New York Times reporter Ryan Mac caught this latest instance of slop entering the news media. “Earlier today the LA Times had AI-generated counterpoints to a column from [Gustavor Arellano]. His piece argued that Anaheim, the city he grew up in, should not forget its KKK past,” Mac wrote on Bluesky. “The AI’ well, actually’-ed the KKK. It has since been taken off the piece.”

We should be shocked, but this is precisely what the L.A. Times Guild predicted would happen a day ago when the feature launched. “This tool risks further eroding confidence in the news,” L.A. Times Guild vice chair Matt Hamilton said yesterday. “And the money for this endeavor could have been directed elsewhere: supporting our journalists on the ground who have had no cost-of-living increase since 2021.”

Our sympathies are with the writers and editors navigating this minefield unnecessarily created by the paper’s owner, Dr.
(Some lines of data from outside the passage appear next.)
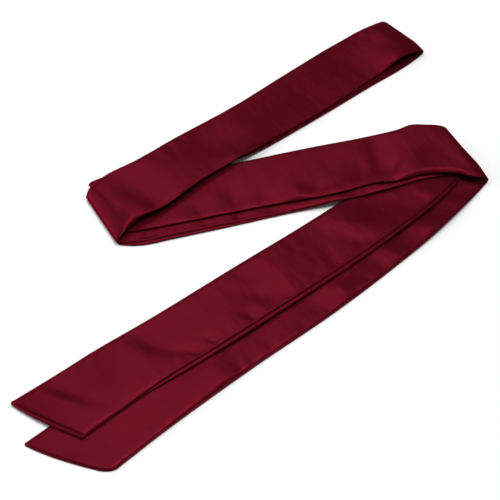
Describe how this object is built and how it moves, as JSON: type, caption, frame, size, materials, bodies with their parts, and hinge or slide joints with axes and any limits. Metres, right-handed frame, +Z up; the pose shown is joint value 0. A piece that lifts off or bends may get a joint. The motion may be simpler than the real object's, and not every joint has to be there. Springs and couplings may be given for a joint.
{
  "type": "skinny scarf",
  "caption": "Long narrow satin scarf, sewn as a flat tube with slanted ends, doubled and lying folded in a Z.",
  "frame": {"origin": "middle of the folded scarf's footprint, on the surface it lies on", "axes": "+Z up from the surface; +Y away from the viewer, towards the doubled end of the rear leg; +X to the right, towards the fold that joins the front and middle legs"},
  "size_m": [0.333, 0.4232, 0.0173],
  "materials": {
    "satin_face": "burgundy polyester satin, soft broad sheen",
    "satin_back": "burgundy polyester satin, soft broad sheen"
  },
  "bodies": {
    "root": {"face_1_leg1_upper": "satin_face", "back_1_leg1_upper": "satin_back", "face_2_leg2_lower": "satin_face", "back_2_leg2_lower": "satin_back", "face_3_leg3_upper": "satin_face", "back_3_leg3_upper": "satin_back", "face_4_leg3_lower": "satin_face", "back_4_leg3_lower": "satin_back", "face_5_leg2_upper": "satin_face", "back_5_leg2_upper": "satin_back", "face_6_leg1_lower": "satin_face", "back_6_leg1_lower": "satin_back"}
  },
  "joints": []
}
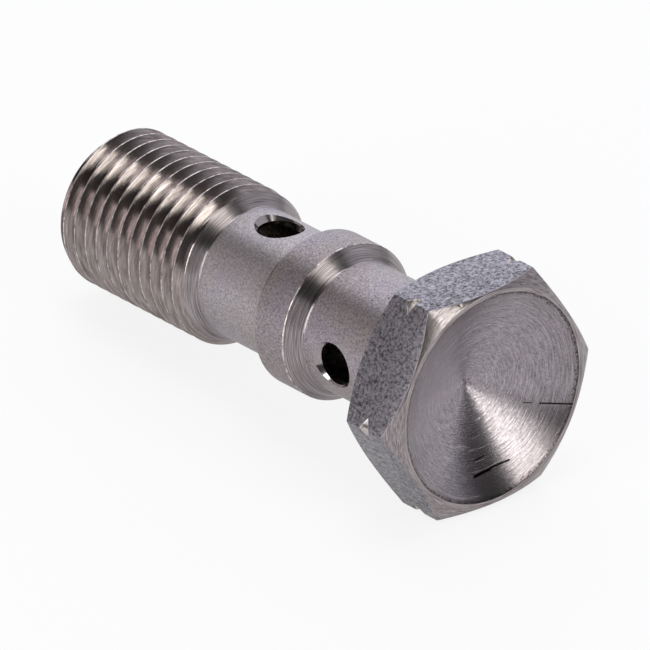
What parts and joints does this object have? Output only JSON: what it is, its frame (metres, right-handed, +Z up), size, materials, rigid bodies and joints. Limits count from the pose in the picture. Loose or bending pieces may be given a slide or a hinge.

Patrick Soon-Shiong, who reportedly cost the paper 7,000 subscribers after he blocked the paper’s endorsement of Kamala Harris last fall. However, for a biotech billionaire and owner of one of the country’s most important newspapers, one would assume he’d ensure his junk widget worked before implementation. But this is AI we’re talking about, and the chance to replace labor with a crappy, hallucinating, racist bot is too alluring for the billionaire class. While it might’ve worked for Facebook 15 years ago, “move fast and break things” isn’t a viable mission statement for a newspaper. Maybe “move fast and fact check” would work better.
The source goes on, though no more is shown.